高倉健の代表的シリーズ「昭和残侠伝」をレビューして行きます。
「昭和残侠伝シリーズ」は、「日本侠客伝」が戦前を舞台にしていたのに対して、戦後が舞台となっており、全9作品です。
「昭和残侠伝」
1965年10月1日公開。
終戦直後の東京・浅草が舞台。
昭和残侠伝の第1作。
脚本:村尾昭、山本英明、松本功
監督:佐伯清
出演者:高倉健、池部良、三田佳子、菅原健次、江原真二郎、松方弘樹、梅宮辰夫、水島道太郎、伊井友三郎 、中田博久、山本麟一
あらすじ:
太平洋戦争終結直後の東京は、日本古来の任侠道も社会道徳もすたれ、浅草もその例外ではなかった。
浅草露天商は新興やくざ岩佐(水島道太郎)の牛耳る新誠会の縄張りの中で、売上げ、場所代を組織に納め、闇物資や統制品の横流れにささやかな商品の糸口を求めていた。
昔からの由緒ある神津組の二代目・源之助(伊井友三郎)は、跡目と願う寺島清次が復員から未だ戻らず、戦死の組員も多く、人材に事欠く状態にあって嘆く毎日だった。
悪らつな新誠会のやり方に、警察は親分衆を集め自粛をもとめたが、物資搬入ルートを握る新誠会に楯つく者はいなかった。
唯一人、岩佐の手口をほのめかした源之助は、実子・輝男(中田博久)の目前で射殺された。
親の死、親分の死に憤怒する輝男や五郎(梅宮辰夫)、政(松方弘樹)などの乾分(子分)達は新誠会に殴り込もうとはやったが、一家の兄費分・江藤(菅原健次)は、確かな証拠がない限り、喧嘩を起すのは墓穴を掘るようなものだと戒めた。
数日後、江藤の弟分で露天商からもしたわれる寺島清次(高倉健)が突然復員して来た。
清次は源之助の死と、かつての恋人・綾(三田佳子)が縁続きの塚本組の女親分におさまった姿を見て、愕然とした。
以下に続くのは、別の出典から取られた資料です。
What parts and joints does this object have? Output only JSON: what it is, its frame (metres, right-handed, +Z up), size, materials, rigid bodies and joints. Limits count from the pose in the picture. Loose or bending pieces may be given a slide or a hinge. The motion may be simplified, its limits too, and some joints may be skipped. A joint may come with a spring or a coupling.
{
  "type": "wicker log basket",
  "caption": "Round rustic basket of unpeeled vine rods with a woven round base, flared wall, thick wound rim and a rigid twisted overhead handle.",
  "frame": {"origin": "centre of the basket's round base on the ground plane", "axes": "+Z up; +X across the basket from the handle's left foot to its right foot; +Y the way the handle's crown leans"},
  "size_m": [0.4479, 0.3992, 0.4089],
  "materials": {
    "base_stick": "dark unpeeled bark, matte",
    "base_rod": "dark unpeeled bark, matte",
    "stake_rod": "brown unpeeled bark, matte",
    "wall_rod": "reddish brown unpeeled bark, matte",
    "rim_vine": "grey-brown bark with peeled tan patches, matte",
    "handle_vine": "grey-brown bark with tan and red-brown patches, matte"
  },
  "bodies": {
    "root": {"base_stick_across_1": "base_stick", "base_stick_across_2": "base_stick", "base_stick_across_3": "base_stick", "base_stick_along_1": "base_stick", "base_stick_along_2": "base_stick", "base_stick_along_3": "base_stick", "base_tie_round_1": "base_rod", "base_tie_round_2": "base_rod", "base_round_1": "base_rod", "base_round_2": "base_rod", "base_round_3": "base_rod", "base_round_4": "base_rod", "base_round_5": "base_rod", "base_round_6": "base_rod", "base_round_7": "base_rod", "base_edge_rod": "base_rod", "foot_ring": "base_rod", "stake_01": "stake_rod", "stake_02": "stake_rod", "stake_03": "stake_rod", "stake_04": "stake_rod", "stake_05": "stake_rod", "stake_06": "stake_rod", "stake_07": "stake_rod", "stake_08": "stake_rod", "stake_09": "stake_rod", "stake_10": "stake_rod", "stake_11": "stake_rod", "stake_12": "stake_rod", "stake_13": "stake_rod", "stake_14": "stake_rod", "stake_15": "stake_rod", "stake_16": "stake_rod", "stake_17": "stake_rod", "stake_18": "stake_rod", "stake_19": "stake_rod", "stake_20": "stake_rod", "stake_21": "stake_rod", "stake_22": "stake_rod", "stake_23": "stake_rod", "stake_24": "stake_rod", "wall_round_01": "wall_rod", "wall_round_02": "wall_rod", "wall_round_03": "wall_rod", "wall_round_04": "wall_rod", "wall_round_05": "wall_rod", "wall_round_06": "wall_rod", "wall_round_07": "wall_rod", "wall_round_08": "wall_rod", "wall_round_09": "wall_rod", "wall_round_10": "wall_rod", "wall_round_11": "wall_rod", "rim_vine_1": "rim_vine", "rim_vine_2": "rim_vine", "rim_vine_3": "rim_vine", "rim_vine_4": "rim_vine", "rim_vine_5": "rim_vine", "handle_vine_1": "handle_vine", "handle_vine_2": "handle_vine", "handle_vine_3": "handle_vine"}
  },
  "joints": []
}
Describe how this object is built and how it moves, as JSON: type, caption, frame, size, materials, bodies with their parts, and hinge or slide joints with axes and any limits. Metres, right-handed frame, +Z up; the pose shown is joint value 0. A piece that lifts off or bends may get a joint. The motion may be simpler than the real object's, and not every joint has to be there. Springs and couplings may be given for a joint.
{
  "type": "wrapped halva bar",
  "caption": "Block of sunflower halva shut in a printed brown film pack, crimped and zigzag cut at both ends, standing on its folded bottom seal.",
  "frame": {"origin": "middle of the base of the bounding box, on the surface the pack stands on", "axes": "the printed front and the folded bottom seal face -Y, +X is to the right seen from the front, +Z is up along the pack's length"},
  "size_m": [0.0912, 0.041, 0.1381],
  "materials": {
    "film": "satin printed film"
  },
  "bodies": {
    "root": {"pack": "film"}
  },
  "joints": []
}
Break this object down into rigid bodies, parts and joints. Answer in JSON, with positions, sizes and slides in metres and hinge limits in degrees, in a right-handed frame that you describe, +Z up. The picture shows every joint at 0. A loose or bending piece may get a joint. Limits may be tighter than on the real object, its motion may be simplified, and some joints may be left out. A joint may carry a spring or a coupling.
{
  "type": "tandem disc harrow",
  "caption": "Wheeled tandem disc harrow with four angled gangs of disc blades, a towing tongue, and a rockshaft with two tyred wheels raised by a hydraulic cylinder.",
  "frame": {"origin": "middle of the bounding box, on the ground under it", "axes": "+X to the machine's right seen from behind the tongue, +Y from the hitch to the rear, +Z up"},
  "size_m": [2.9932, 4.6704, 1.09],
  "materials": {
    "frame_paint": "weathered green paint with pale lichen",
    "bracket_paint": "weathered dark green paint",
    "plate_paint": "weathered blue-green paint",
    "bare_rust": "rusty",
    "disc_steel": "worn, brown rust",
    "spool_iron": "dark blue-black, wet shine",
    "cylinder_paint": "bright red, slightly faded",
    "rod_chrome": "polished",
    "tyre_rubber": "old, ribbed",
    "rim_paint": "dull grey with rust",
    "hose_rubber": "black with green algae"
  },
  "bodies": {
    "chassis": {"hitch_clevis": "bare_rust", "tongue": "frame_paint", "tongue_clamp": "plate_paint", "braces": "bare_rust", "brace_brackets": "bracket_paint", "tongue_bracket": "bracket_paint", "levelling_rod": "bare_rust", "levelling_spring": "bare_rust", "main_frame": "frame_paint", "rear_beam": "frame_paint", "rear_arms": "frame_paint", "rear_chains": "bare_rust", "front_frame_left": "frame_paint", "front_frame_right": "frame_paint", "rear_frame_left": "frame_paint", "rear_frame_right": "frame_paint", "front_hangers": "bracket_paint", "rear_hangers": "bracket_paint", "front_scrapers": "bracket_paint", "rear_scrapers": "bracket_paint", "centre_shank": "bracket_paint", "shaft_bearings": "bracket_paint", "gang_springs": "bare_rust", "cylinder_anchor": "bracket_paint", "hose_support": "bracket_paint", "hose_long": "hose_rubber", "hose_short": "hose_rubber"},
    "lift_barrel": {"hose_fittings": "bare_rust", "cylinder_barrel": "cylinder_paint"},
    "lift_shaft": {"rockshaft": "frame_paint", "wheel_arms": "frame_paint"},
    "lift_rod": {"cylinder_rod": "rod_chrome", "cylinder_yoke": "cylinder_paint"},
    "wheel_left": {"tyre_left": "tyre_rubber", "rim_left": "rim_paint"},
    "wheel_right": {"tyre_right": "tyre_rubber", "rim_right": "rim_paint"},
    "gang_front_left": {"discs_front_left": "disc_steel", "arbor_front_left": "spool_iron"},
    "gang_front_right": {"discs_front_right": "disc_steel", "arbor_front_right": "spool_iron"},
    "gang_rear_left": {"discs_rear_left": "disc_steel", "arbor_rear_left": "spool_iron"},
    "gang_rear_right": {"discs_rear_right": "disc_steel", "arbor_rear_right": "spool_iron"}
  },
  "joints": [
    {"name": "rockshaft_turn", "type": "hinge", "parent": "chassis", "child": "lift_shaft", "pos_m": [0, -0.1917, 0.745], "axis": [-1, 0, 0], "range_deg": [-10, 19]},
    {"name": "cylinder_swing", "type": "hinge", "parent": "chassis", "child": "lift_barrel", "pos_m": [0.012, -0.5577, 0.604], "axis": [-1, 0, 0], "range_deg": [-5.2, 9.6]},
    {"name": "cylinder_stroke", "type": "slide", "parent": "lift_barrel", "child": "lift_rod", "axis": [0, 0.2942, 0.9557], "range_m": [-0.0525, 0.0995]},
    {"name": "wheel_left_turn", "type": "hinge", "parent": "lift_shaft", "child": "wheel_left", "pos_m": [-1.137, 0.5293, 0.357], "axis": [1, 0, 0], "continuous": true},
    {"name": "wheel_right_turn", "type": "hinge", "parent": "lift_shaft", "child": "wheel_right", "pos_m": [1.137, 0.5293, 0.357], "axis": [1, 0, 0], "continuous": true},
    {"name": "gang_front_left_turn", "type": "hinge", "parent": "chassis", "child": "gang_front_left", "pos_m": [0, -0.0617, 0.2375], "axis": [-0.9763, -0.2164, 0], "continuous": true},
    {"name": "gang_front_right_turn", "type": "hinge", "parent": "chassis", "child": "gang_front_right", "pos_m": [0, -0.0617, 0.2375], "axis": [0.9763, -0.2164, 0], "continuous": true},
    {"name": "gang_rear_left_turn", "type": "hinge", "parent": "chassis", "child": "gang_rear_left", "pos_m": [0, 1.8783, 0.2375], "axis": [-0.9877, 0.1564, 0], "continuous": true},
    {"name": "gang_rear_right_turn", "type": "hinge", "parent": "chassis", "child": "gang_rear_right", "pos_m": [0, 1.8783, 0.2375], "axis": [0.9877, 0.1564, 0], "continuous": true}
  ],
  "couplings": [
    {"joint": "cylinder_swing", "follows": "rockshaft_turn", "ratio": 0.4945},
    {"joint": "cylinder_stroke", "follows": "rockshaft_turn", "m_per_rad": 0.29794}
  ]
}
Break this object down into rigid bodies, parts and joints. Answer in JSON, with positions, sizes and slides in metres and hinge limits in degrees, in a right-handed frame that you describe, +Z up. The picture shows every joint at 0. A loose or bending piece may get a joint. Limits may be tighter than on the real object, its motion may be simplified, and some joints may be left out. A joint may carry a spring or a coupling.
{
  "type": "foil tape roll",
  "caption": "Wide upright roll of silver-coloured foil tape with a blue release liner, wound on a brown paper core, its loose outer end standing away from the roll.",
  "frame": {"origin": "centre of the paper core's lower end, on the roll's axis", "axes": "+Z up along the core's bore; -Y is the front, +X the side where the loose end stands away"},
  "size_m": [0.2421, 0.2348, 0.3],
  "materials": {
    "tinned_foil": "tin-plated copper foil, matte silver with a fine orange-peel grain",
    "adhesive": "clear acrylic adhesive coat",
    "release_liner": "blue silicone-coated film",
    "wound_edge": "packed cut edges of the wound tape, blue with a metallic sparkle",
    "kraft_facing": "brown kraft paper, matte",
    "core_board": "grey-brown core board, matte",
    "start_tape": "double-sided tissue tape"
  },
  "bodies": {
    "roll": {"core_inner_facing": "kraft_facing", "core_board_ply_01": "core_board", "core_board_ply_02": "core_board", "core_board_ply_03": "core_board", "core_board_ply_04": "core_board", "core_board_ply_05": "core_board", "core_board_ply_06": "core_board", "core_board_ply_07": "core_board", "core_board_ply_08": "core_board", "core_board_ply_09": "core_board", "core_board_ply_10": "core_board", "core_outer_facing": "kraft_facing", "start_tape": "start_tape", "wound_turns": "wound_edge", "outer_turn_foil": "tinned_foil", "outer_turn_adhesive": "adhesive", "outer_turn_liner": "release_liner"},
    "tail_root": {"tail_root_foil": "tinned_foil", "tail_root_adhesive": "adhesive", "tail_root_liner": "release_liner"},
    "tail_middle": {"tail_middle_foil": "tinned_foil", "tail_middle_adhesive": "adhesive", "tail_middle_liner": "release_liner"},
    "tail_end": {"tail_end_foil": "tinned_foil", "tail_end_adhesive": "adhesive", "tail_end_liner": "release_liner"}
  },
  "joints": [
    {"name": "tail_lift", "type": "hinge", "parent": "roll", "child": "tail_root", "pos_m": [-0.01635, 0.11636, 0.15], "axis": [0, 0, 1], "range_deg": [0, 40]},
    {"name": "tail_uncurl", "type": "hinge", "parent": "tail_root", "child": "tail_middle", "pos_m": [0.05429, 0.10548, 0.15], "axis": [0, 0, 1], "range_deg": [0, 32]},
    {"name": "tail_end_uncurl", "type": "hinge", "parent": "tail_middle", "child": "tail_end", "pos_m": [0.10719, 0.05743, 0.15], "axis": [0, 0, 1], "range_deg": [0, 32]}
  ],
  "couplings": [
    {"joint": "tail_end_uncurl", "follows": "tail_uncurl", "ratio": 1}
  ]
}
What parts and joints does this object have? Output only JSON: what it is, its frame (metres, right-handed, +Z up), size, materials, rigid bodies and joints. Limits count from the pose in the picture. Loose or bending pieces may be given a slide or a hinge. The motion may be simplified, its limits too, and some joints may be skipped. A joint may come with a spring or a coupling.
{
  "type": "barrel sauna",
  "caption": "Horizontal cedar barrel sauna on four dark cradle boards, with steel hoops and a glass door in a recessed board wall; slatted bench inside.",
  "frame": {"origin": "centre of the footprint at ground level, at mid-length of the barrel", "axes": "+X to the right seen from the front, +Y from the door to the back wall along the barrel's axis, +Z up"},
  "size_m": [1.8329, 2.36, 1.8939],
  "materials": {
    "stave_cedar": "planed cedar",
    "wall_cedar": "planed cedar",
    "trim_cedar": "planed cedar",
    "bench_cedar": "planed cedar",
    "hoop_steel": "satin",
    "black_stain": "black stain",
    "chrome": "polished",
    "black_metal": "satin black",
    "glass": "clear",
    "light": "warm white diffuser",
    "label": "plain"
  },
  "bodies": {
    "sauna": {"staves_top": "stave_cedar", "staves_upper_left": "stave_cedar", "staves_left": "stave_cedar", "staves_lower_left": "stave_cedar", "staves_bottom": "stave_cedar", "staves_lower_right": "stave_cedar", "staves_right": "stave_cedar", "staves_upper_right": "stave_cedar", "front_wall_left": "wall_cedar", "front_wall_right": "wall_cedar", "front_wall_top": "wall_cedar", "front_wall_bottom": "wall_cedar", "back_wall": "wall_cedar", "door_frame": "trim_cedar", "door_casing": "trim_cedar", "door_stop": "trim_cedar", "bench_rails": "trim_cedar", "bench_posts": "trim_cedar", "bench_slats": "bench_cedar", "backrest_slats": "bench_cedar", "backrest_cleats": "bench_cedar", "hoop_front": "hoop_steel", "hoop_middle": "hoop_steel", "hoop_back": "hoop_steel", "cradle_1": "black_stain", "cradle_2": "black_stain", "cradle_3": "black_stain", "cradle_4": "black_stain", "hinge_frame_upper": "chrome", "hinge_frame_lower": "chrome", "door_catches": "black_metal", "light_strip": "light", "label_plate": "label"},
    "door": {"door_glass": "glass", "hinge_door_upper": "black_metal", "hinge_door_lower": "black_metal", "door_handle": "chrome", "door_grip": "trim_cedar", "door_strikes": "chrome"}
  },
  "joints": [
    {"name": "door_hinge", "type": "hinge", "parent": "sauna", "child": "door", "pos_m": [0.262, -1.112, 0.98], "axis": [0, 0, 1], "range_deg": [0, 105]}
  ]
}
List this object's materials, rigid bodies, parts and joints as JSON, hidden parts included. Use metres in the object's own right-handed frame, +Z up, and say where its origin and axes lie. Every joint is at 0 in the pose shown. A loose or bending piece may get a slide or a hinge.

だが江藤の勧めで源之助の遺言通り、清次は三代目を継ぐ決意をした。
兄貴分・江藤の協力を得て、露天商の商品集めに奔走する清次を、新誠会は執拗に妨害した。
腹にすえかねた政や、五郎は、単身新誠会に殴り込んだが五郎は、恋人の娼婦美代をかばい遂に新誠会の手で殴殺された。
五郎の通夜の最中、風間(池部良)は美代が実の妹であったことを知り、驚愕するのだった。
その頃新誠会は搾取した金でマーケットを新築した。
浅草の真の復興を願う親分衆は、団結して清次にマーケットを作らせるため金策し、見事完成した。
清次はこれを機に商人は直接問屋取引をすべきだと考えたが、夢の殿堂マーケットは、或る日不審火に包まれた。
新誠会の仕業にちがいない。
清次は風間と共に短刀を握り、神津組のマーケットに陣取った新誠会に殴り込んだ。
清次・風間対岩佐・羽賀(山本麟一)の死闘。
今日の浅草の繁栄の陰にあった悲話であった。
コメント:
昭和21年、東京浅草。
ということで、健さんは復員したばかり。
梅宮辰夫は、零戦特攻隊の生き残り。
池部良と菅原謙二が仁義を切るシーン、これが中途半端じゃない。
梅宮辰夫、松方弘樹、江原真二郎、みんな、それぞれの見せ場が驚くほどしっかりしている。
シリーズ第1作だけに、号かな俳優陣でしっかり固めている。
高倉健と池辺良の男同士の阿吽の呼吸で最後の決闘シーンに道中するシーンは様になっている。
暗い夜道にスポットライトを当てて、いよいよだという雰囲気に興奮は最高潮になる。
相手の組の事務所に殴り込みをかけるが、その殺陣が素晴らしい。
その屋内空間の描き方も実にうまい。
監督の佐伯清は、このシリーズのほとんどを演出した。